The Veterans Service Unit at SCI Dallas hosted a Veterans Day ceremony On Nov. 9 to honor combat veterans. More than 100 veteran staff and incarcerated veterans attended the event, with VSU inmates serving as the color guard and master of ceremonies. They also set up a POW/MIA table in honor of service members who were taken prisoner or went missing in action. The keynote speakers were Staff Sgt. Earl Granville and Trooper Alex Douglass.
Sgt. Granville served nine years in the Army National Guard with deployments to Bosnia, Iraq and Afghanistan. On his final tour, a roadside bomb took the lives of his teammates and took his left leg. After becoming an amputee and the passing of his brother Joe, who took his own life while they were serving on active duty back in 2010, Granville now spends his time discussing healthy ways to battle adversity, through the positivity in his messaging, real life solutions from his own experiences and participating as an inspiration and motivating force through psychical fitness challenges and marathons across the country. He retired from the Army as a Staff Sergeant with numerous awards such as the Combat Infantryman Badge and the Purple Heart.
At the ceremony he introduced a better way of being. He emphasized the importance of passion, purpose and being part of something bigger than yourself. Through personal example, he provided the tools needed to redefine your mind to create the space necessary for important positive shifts in your life. VSU inmates gave a big Purple Heart to thank Granville for participating in their ceremony. Granville later he appreciated the laughs and “very real and deep conversations” with the inmates and was shocked by the hard work they put into the gift.
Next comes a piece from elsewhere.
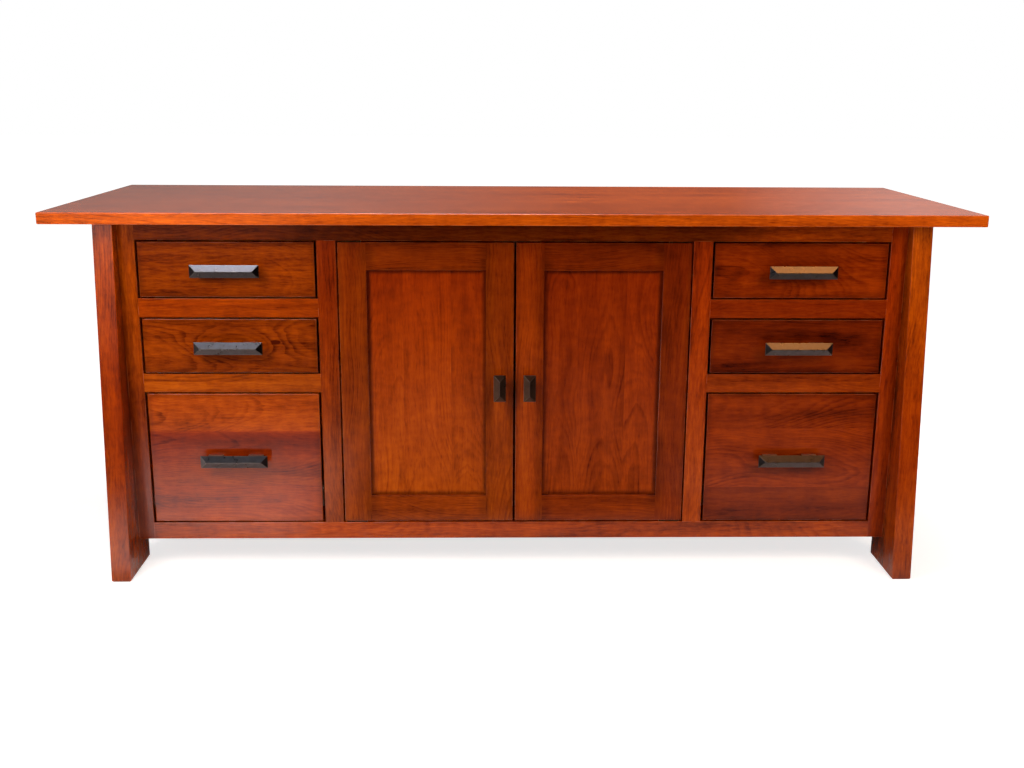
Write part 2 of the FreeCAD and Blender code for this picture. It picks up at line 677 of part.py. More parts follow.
def slide_pair(row, part, three_members):
    """The same member on both sides of a right-hand drawer."""
    web, edge, half, lip = slide_profile(part, three_members)
    z = slide_height(row)
    return [channel(MULLION_OUTER_X + web, MULLION_OUTER_X + edge, half, lip, z),
            channel(STILE_X - web, STILE_X - edge, half, lip, z)]


def make_case_slides():
    members = []
    for row in DRAWER_ROWS:
        for member in slide_pair(row, "case", three_members=row == "file"):
            members += [member, mirror_x(member)]
    return members


# ---------------------------------------------------------------- assembly

def build():
    """Every piece by the name of its file, each with its solids."""
    parts = {"top_slab": [make_top_slab()]}

    leg = make_front_right_leg()
    parts["front_leg_right"] = [leg]
    parts["front_leg_left"] = [mirror_x(leg)]
    parts["rear_leg_right"] = [mirror_y(leg)]
    parts["rear_leg_left"] = [mirror_x(mirror_y(leg))]

    parts.update(make_face_frame())

    stretchers = make_stretchers()
    bottom = make_bottom_panel()
    end = [make_right_end(bottom, stretchers)] + make_right_cleats()
    partition = make_right_partition(stretchers)
    parts["case_end_right"] = end
    parts["case_end_left"] = [mirror_x(s) for s in end]
    parts["partition_right"] = [partition]
    parts["partition_left"] = [mirror_x(partition)]
    parts["case_bottom"] = [bottom.cut([partition, mirror_x(partition)])]
    parts["case_back"] = [make_back_panel()]
    parts["top_stretchers"] = stretchers
    parts["shelf"] = make_shelf()
    parts["shelf_pins"] = make_shelf_pins()
    parts["door_catch"] = make_door_catch()
    parts["frame_hinge_leaves"] = make_frame_leaves()
    parts["slide_case_members"] = make_case_slides()

    for name, solids in make_right_door().items():
        parts["right_" + name] = solids
        parts["left_" + name] = [mirror_x(s) for s in solids]

    for row in DRAWER_ROWS:
        for name, solids in make_drawer(row).items():
            parts["right_" + row + "_" + name] = solids
            parts["left_" + row + "_" + name] = [mirror_x(s) for s in solids]

    middle = slide_pair("file", "middle", three_members=True)
    parts["right_file_slide_middles"] = middle
    parts["left_file_slide_middles"] = [mirror_x(s) for s in middle]
    return parts


def save(parts):
    os.makedirs("parts", exist_ok=True)
    for name, solids in sorted(parts.items()):
        shape = solids[0] if len(solids) == 1 else Part.makeCompound(solids)
        found = len(shape.Solids)
        if found != len(solids) or not shape.isValid():
            print("check", name, "solids", found, "of", len(solids), "valid", shape.isValid())
        shape.exportStep(os.path.join("parts", name + ".step"))
    print(len(parts), "files,", sum(len(s) for s in parts.values()), "solids")


save(build())
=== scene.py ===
import bpy
from math import pi
from mathutils import Matrix, Vector


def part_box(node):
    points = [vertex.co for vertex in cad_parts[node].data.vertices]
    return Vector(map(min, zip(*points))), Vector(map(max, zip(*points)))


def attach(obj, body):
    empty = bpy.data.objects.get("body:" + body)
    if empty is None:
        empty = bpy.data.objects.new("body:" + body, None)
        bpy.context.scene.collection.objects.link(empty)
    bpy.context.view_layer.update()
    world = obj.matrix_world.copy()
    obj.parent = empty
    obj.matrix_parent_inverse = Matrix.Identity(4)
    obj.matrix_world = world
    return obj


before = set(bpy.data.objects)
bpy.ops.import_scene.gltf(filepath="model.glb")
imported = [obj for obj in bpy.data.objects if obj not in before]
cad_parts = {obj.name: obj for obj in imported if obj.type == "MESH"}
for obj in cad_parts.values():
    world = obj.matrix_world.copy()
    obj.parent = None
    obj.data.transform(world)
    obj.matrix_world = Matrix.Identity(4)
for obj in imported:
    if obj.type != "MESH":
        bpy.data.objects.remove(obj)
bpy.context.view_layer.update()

# Office credenza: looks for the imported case, doors, drawers and hardware, with the
# small fasteners. Metres, with the front towards -Y and the floor at z = 0.

MM = 0.001
SIDES = ((-1, "left"), (1, "right"))

# ------------------------------------------------ sizes the looks need

BAY_X = 580.25 * MM             # middle of a drawer bank
ROW_MIDDLES = {"top": 641 * MM, "middle": 484 * MM, "file": 243.5 * MM}
SLIDE_LEVELS = {"top": 634 * MM, "middle": 477 * MM, "file": 153 * MM}
DOOR_SIGHT_X = (59.25 * MM, 300.5 * MM)     # where a panel shows in its frame
DOOR_SIGHT_Z = (161 * MM, 640 * MM)
DOOR_PULL = (30.75 * MM, 400.5 * MM)        # middle of a door's pull
DOOR_BAR = (28 * MM, 12.5 * MM)             # half the length and half the height of a pull's bar
DRAWER_BAR = (69 * MM, 13 * MM)
BAR_HIP = 13 * MM               # length of the slope at each end of a bar
BAR_BACK_Y = -268.5 * MM
BOX_INNER_HALF_X = 156.05 * MM
BOX_INNER_HALF_Y = 213 * MM
BOX_MIDDLE_Y = -0.5 * MM
BOARD = 12 * MM                 # thickness of a drawer side
DOVETAIL_PITCH = 50 * MM
FACE_Y = -245.5 * MM            # front of the face frame
LEG_SLOPE = 54.5 / 739          # how the leading edge of a leg runs out towards the floor
ARRIS_WIDTH = 1.6 * MM
ARRIS_WEAR_AND_HIGHLIGHT = 0.5                # how much paler an arris is: stain worn off, and a painted highlight
NOWHERE = 9.0                   # a side put this far off has no arris

bpy.context.scene.view_settings.view_transform = "Standard"


# ------------------------------------------------ node helpers

def linear(code):
    """An sRGB hex colour as the linear RGBA that shader sockets take."""
    channels = [int(code[i:i + 2], 16) / 255 for i in (1, 3, 5)]
    return [c / 12.92 if c <= 0.04045 else ((c + 0.055) / 1.055) ** 2.4 for c in channels] + [1.0]


def node(tree, kind, inputs=None, **settings):
    """Add a node by its type, less the ShaderNode that most types start with.

    inputs maps a socket's name or number to a value, a node or an output.
    """
    made = tree.nodes.new(kind if kind.startswith("NodeGroup") else "ShaderNode" + kind)
    for name, value in settings.items():
        setattr(made, name, value)
    for key, value in (inputs or {}).items():
        if isinstance(value, bpy.types.Node):
            value = value.outputs[0]
        if isinstance(value, bpy.types.NodeSocket):
            tree.links.new(value, made.inputs[key])
        else:
            made.inputs[key].default_value = value
    return made


def new_group(name, given, made):
    """An empty group, as its tree and its inputs.

    given maps an input's name to its kind, or to its starting value if it is a number.
    """
    tree = bpy.data.node_groups.new(name, "ShaderNodeTree")
    for socket, value in given.items():
        kind = value if isinstance(value, str) else "Float"
        new = tree.interface.new_socket(socket, in_out="INPUT", socket_type="NodeSocket" + kind)
        if kind == "Float":
            new.default_value = value
    for socket, kind in made.items():
        tree.interface.new_socket(socket, in_out="OUTPUT", socket_type="NodeSocket" + kind)
    return tree, node(tree, "NodeGroupInput").outputs


def coordinate(tree, axis, space="Object"):
    """One coordinate of a point of the surface, or of what another space gives there."""
    coords = node(tree, "TexCoord").outputs[space]
    return node(tree, "SeparateXYZ", {0: coords}).outputs[axis]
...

Trooper Douglass told his personal story of how he survived the deadly shooting at the Blooming Grove Barracks in 2014. While Douglass will always live with the reminders of the darkest moment in his life, now he's living in the light, and he shared how he and Granville came to be friends following the amputation of his right leg below the knee and how that support enabled him to transcend his grief and trauma.